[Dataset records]
◇ ◇ ◇ ◇ ◇

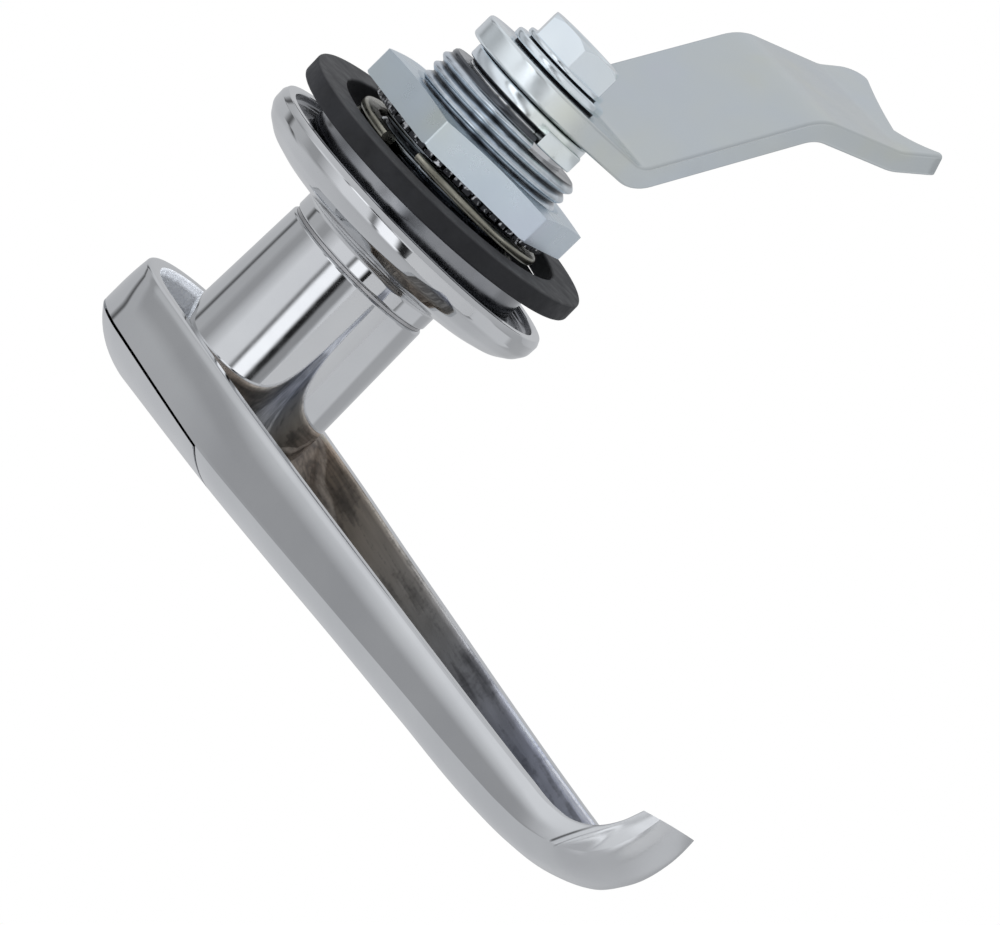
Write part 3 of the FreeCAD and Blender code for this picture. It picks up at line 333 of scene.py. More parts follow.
class Look(Tree):
    """Node tree of a material. Its numbers over a place are in metres."""

    def __init__(self, name, metallic=0.0):
        self.material = bpy.data.materials.new(name)
        self.material.use_nodes = True
        super().__init__(self.material.node_tree)
        self.shader = self.tree.nodes["Principled BSDF"]
        self.place = self.add("ShaderNodeTexCoord").outputs["Object"]
        self.set("Metallic", metallic)

    def set(self, name, value):
        self.link(value, self.shader.inputs[name])

    def noise(self, scale, detail=3.0, rough=0.55, stretch=None):
        node = self.add("ShaderNodeTexNoise")
        node.inputs["Scale"].default_value = scale
        node.inputs["Detail"].default_value = detail
        node.inputs["Roughness"].default_value = rough
        place = self.place
        if stretch:
            mapping = self.add("ShaderNodeMapping")
            mapping.inputs["Scale"].default_value = stretch
            self.link(place, mapping.inputs["Vector"])
            place = mapping.outputs["Vector"]
        self.link(place, node.inputs["Vector"])
        return node.outputs["Fac"]

    def reach(self, direction):
        """How far a point lies along a direction."""
        node = self.add("ShaderNodeVectorMath", operation="DOT_PRODUCT")
        self.link(self.place, node.inputs[0])
        self.link(direction, node.inputs[1])
        return node.outputs["Value"]

    def facing(self):
        """The X, Y and Z of the direction a point faces."""
        return self.split(self.add("ShaderNodeNewGeometry").outputs["Normal"])

    def bump(self, height, distance, strength):
        node = self.add("ShaderNodeBump")
        node.inputs["Strength"].default_value = strength
        node.inputs["Distance"].default_value = distance
        self.link(height, node.inputs["Height"])
        self.set("Normal", node.outputs["Normal"])


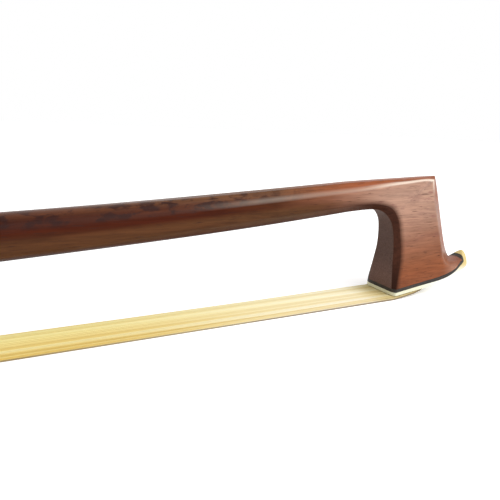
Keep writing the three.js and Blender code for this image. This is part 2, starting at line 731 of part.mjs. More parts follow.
function frogGeometry() {
  const arc = [];
  const arc_steps = 8;
  for (let k = 0; k <= arc_steps; k += 1) {
    const angle = -Math.PI / 2 - Math.PI * k / arc_steps;
    arc.push([
      ferrule_rear + frog_throat_radius * Math.cos(angle),
      ferrule_top + frog_throat_radius * (1 + Math.sin(angle)),
    ]);
  }
  const lip = arc.at(-1)[1];
  const side = [
    [0, 0], [ferrule_rear, 0], [ferrule_rear, ferrule_top], ...arc, [frog_front, lip],
    [frog_front, frog_rise], [0, frog_rise],
  ];
  const end_on = mirrored([
    [frog_half_width, 0], [frog_half_width, frog_shoulder], [frog_top_half_width, frog_rise],
  ]);
  const body = sidePanel(side, -frog_half_width, frog_half_width).intersect(bar(end_on, 0, frog_length));
  const throat_back = ferrule_rear - frog_throat_radius;
  const rounded = solidOf(loft([throat_back, ferrule_rear, ferrule_rear + overrun].map((x) => {
    const spread = x < ferrule_rear ? 1 : 0;
    const half = frog_half_width * (1 + spread * throat_spread_share);
    const top = ferrule_top + spread * (frog_rise - ferrule_top);
    return dOutline(half, -overrun, ferrule_shoulder, top).map(([y, z]) => [x, y, z]);
  })));
  const corners = cut(block(
    [throat_back + fixed_clearance, -frog_half_width - overrun, 0],
    [frog_length, frog_half_width + overrun, ferrule_top + frog_throat_radius],
  ), rounded);
  const tongue_half_width = ferrule_half_width - ferrule_wall - fixed_clearance;
  const tongue_top = ferrule_top - ferrule_wall - fixed_clearance;
  const tongue_outline = dOutline(tongue_half_width, tongue_floor, ferrule_shoulder + glue_line, tongue_top);
  const tongue = bar(tongue_outline, ferrule_rear - overrun, frog_length - fixed_clearance);

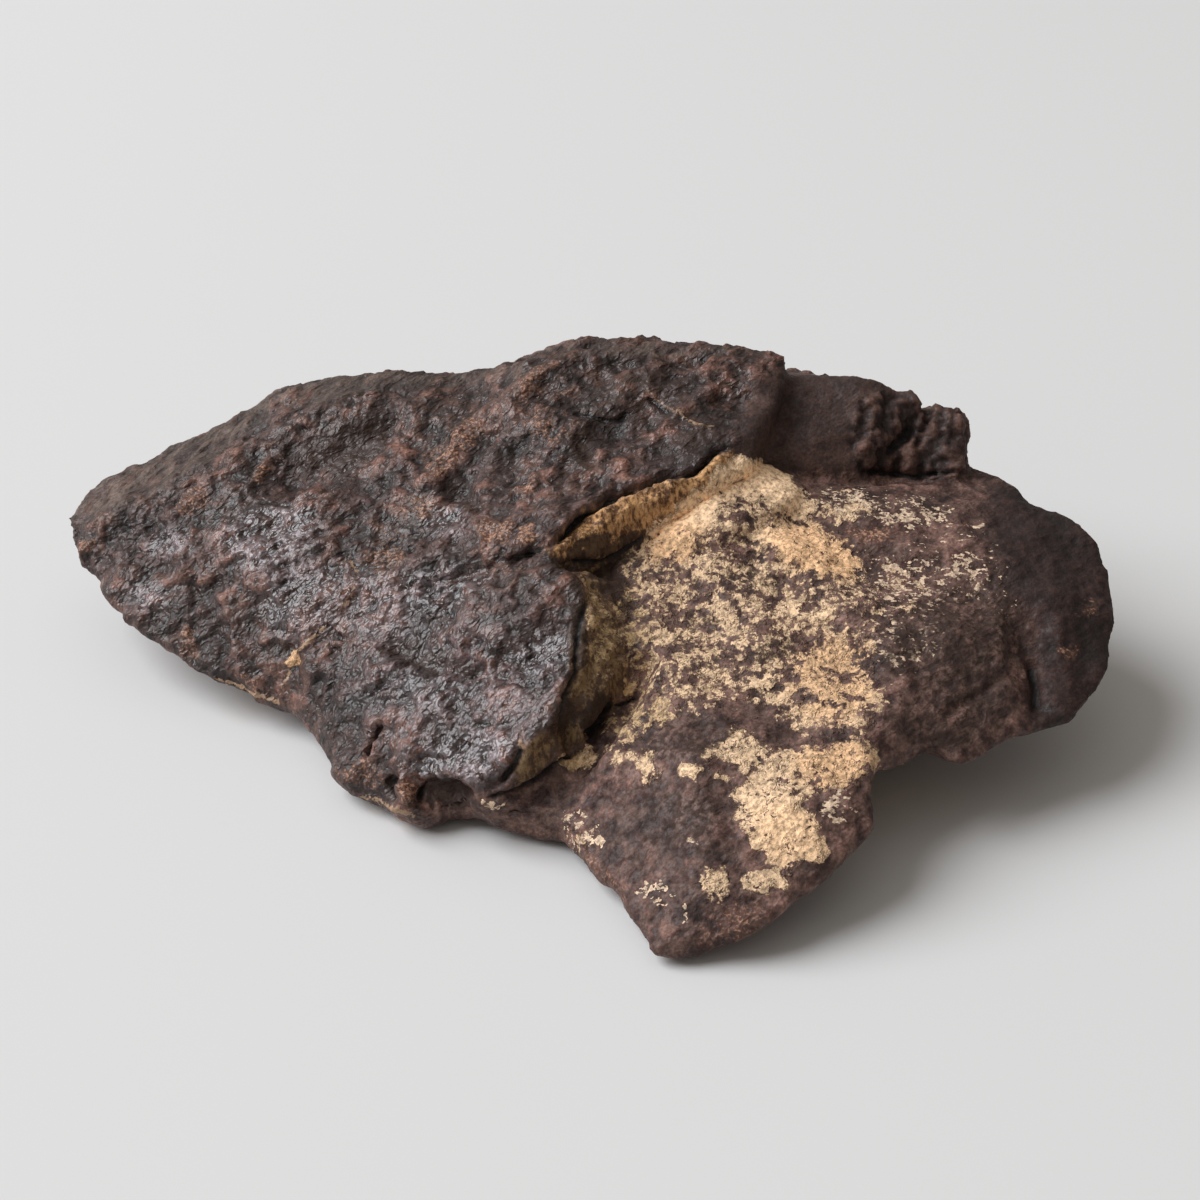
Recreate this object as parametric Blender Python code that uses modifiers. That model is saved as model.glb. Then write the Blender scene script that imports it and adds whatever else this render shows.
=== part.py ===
"""A stony meteorite: one weathered chondrite find, modelled as a single solid at its real size.

The stone is a pile of broken plates that never came apart. A thick dark slab makes the western
half and ends in a broken step. A lower plate runs out from under it to a front tip and a rounded
east lobe. A thinner back plate stands between the two, with a stub and a ledge beyond its end.

Each plate is the convex hull of its corners. The plates are welded into one skin and worn smooth,
then ridges, grooves, pits and lumps are worked into the skin, and the stone is cut off flat where
it rests. X runs along the stone, Y runs away from its front tip, Z is up, and the surface that the
stone stands on is Z = 0. Corners and sizes are in millimetres until the last step.
"""

import bmesh
import bpy
from mathutils import Vector, noise
from mathutils.geometry import intersect_point_line

STONE_LENGTH = 66.0  # the longest side of the finished stone, west to east
SKIN_GRAIN = 0.32  # spacing of the welded skin's points
FIRST_WEAR = 6  # passes that wear the plates' edges, before the relief is worked in
LAST_WEAR = 2  # passes that wear the relief
WEAR_LOSS = 0.2  # what the wear takes off, put back on with the relief
MOST_TRIANGLES = 8400  # of the finished stone
METRES_PER_MM = 0.001

CRUST_COLOUR = (0.075, 0.050, 0.042, 1.0)
CRUST_ROUGHNESS = 0.55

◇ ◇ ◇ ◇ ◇

Exercise goal: Print from the first line through the line that contains "of a material.", please, including both, and leave out every line outside that stretch.

Exercise solution:
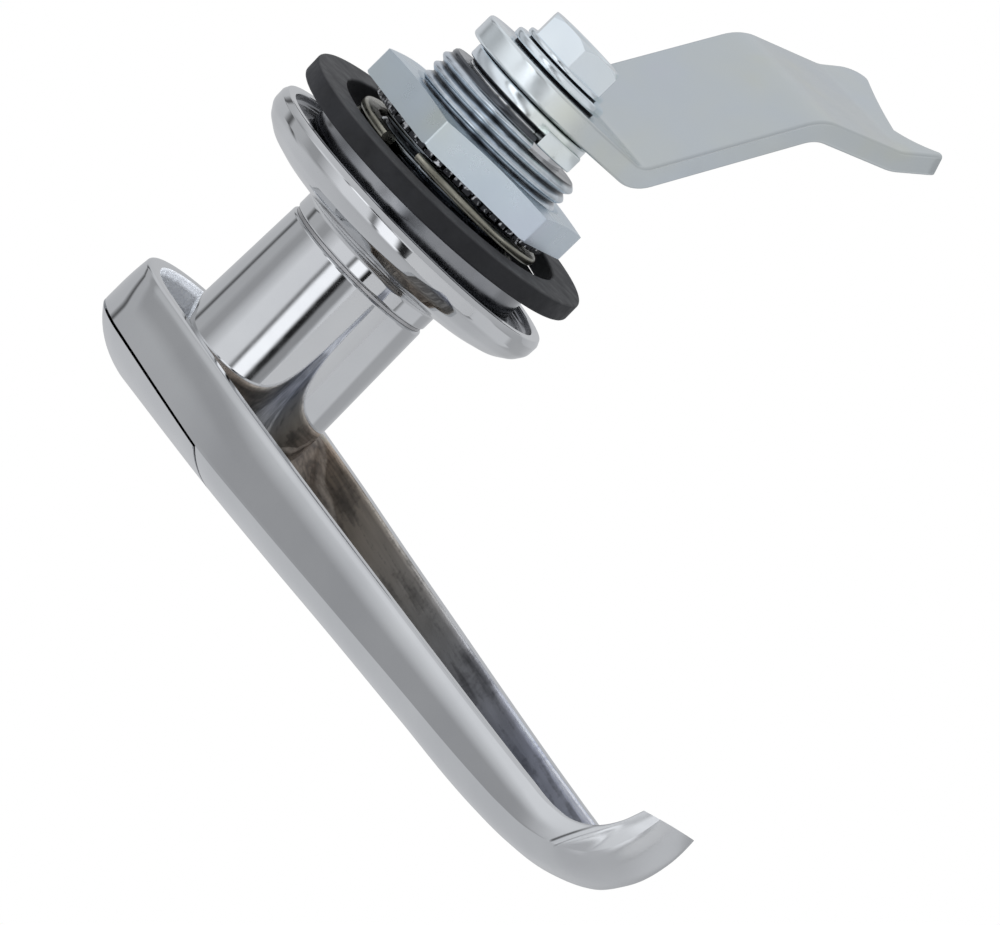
Write part 3 of the FreeCAD and Blender code for this picture. It picks up at line 333 of scene.py. More parts follow.
class Look(Tree):
    """Node tree of a material. Its numbers over a place are in metres."""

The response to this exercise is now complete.